The jurisdiction of a Master is fixed by provincial statute and the rules of court. Masters are appointed by the provincial government. As a result, while Masters sit in a superior court, they do not have the inherent jurisdiction of the judges of those courts, who are appointed by the federal government and whose authority is derived from the Constitution of Canada. Their jurisdiction is usually limited to procedural and Interlocutory matters heard in chambers. Consequently, though of the superior court, Masters are concurrently subordinate to the judges of that court insofar as application of judicial precedent is concerned. Masters commonly also sit as Registrars in Bankruptcy.

Traditionally a Master is referred to as "Master Smith" or, in court, as "Master". In some jurisdictions, Masters or associate judges are now referred to as "your honour".

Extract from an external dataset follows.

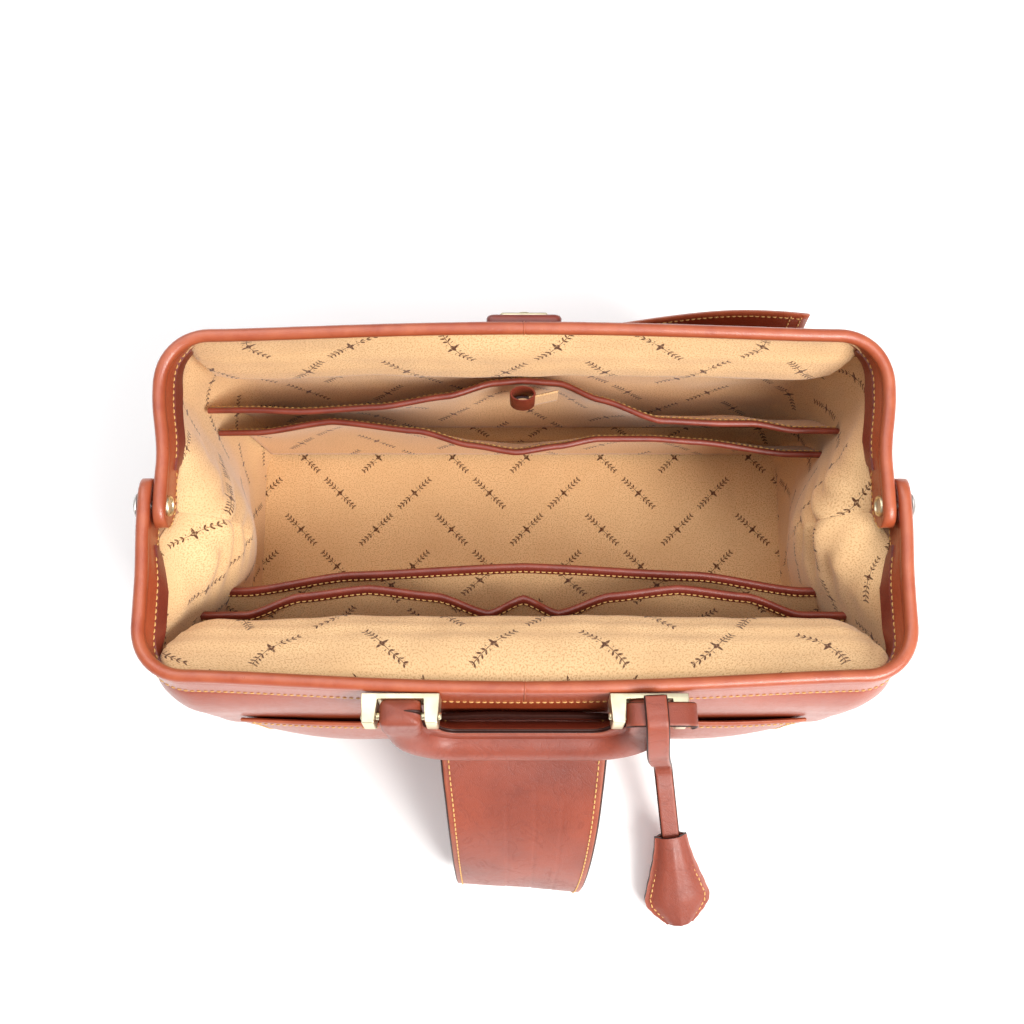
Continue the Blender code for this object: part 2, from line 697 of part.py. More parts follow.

Masters and Prothonotaries are independent judicial officers although they do not have the full level of security of tenure afforded to federally appointed judges.

In Alberta, British Columbia and Manitoba, masters have the same terms of appointment as provincial judges. This was formerly the case in Ontario as well but after the High Court of Justice and District Courts were merged, in 1986 a new office of Case Management Master was created.

In Ontario, associate judges have all of the authority of traditional masters as well as additional jurisdiction to manage actions and engage in dispute resolution processes. They are appointed by Order in Council and can only be removed for cause by the Chief Justice following a formal disciplinary process.

In Ontario the distinction between "chambers" and "court" has been abolished. When associate judges preside they sit as the court and their function is to perform tasks that would otherwise fall to superior court judges. Besides the jurisdiction to hear most interlocutory motions in civil matters, associate judges in Ontario also preside at status hearings, case conferences and pre-trials. They frequently act as referees to hear trials in construction lien matters, mortgage references or issues referred by judges. Associate judges also provide dispute resolution services and sit as Registrars in Bankruptcy.

==England and Wales==

In England and Wales a master is a judge in the Chancery and King's Bench Divisions of the High Court exercising jurisdiction in civil matters. When the master presides over a matter within her or his jurisdiction, the decision of the master has the same effect as a decision of a Justice of the High Court within the division of the court to which the master is appointed. The role of a master in the High Court of Justice of England and Wales is concerned primarily with trial and case management of High Court civil claims in London excluding committals to prison, judicial review and criminal cases. There are masters in the King's Bench Division, Chancery Division and the Senior Courts Costs Office (Taxing Masters/Costs Judges) and their roles differ slightly.

Such a person is addressed in court as Judge. In all other forms of correspondence, they should be addressed as 'Master Smith' whether the master is male or female. A similar type of master exists in the Court system of Northern Ireland, in several Canadian and Australian jurisdictions as well as in other countries whose court system is based on that of England.

The office of master is of ancient origins dating from at least the 12th century, though masters in Chancery were abolished in the 19th century and a new office of Chancery Master was recreated later. There are masters in the Chancery and King's Bench Divisions of the High Court of Justice and the Senior Courts Costs Office of the High Court. The Senior Master of the King's Bench Division also bears the title of King's Remembrancer which is the oldest continuous judicial office in England.

In the Inns of Court, the members of the governing body are known as "Masters of the Bench" or, more commonly, "benchers". In the context of the functions they perform in that capacity (but not otherwise) they will be known as, for example, "Master Smith" (whether they are male or female). This will be so even if in other contexts they use a higher title: hence, a High Court Judge who is a Master of the Bench will be known in his or her Inn as "Master Smith", in private life as Sir John Smith, and on the bench as Mr Justice Smith; likewise a law lord will be known in the inn as "Master Woolf" even if he is privately and professionally known by the peerage title of "Lord Woolf".

==Hong Kong==

The High Court's Registrar, Senior Deputy Registrars and Deputy Registrars serve as Masters of the High Court in civil cases in the court's Court of First Instance. They exercise part of a High Court judge's case management powers.

==Republic of Ireland==

Under the Court Officers Act 1926, the Master of the High Court and taxing masters are not judges but rather "quasi-judicial office holders".

==New Zealand==

In the High Court of New Zealand, associate judges perform the same role as masters in the High Court of Justice in England and Wales. They were previously referred to as masters, however the title was changed on 20 May 2004, and all existing masters were renamed associate judges.

==Fiji==

The masters are the junior judges on the High Court of Fiji.